Punjab Finance Minister Mian Mujtaba Shujaur Rehman presented a Rs 782 billion Budget for 2012-13, with a development component of Rs 250 billion. Mian Mujtaba was drafted in at the last minute after the replacement for now Senator Kamran Michael, Rana Asif Mahmood, had doubts cast on his nationality. He delivered the speech in silence thank to a cooperative Opposition eschewing the opportunity to respond to the hullabaloo during the Federal Finance Minister’s budget speech. With the Punjab government presenting its last budget before the general election, it was perhaps inevitable that it should not include even revisions of old taxes, let alone impose any new ones. Other measures which were presumably taken with an eye on the election are the giving of a 20 percent raise in salaries and pensions, the giving of 125,000 more laptop computers to students. Other schemes that would be continued include the Yellow Cab and Yellow Tractor schemes, as well as the Ashiana housing scheme.

The Punjab Budget included Rs 10 billion for power generation, which may have indicated the Punjab government’s realization that the provinces are allowed by the 18th Amendment to carry out the power generation projects once a federal preserve, but a meagre allocation of Rs one million for the design and feasibly study of the Kalabagh Dam is simply an eyewash. There is no need for any feasibility of the dam that has been done in all its aspects. It would have demonstrated the government’s seriousness about executing the project and mitigating the people’s suffering if major allocation for the construction of the much-needed reservoir had been made.

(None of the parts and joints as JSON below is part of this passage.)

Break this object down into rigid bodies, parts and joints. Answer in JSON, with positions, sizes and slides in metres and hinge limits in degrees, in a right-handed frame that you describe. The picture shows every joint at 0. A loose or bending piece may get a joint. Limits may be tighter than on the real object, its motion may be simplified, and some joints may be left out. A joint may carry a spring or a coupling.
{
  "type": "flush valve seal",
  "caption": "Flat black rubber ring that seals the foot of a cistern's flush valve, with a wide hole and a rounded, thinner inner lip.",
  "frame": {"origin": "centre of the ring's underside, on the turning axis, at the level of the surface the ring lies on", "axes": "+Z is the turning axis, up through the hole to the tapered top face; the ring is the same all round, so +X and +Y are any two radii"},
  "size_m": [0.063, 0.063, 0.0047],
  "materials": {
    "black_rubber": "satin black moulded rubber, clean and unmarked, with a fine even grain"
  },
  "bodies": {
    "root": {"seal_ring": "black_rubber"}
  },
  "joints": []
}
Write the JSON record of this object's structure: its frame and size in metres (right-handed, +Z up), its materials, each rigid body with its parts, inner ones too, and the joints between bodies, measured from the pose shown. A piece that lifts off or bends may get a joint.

The flaw is perhaps to be laid at the door of the fact that there was no strong minister at the helm, but the provincial budget did not remedy the defects that the party presenting it pointed out in the Federal Budget, and against which it launched such a vigorous protest. That neither of the two major parties, which together control the federal government and the government of the country’s largest province, have a solution, not necessarily a good one, but any solution, to the biggest problem facing the country, does not bode well, not for the parties, the country, or the very system itself. Within this context, the Punjab Budget 2012-13 was not just important as that of the country’s largest province, but also as representing the philosophy of the country’s largest opposition party. It remains to be seen whether, during the coming budget debate, the Opposition can bring out the differences between itself and the PML-N. For this, the Punjab government should have worked out much earlier just who was the Finance Minister.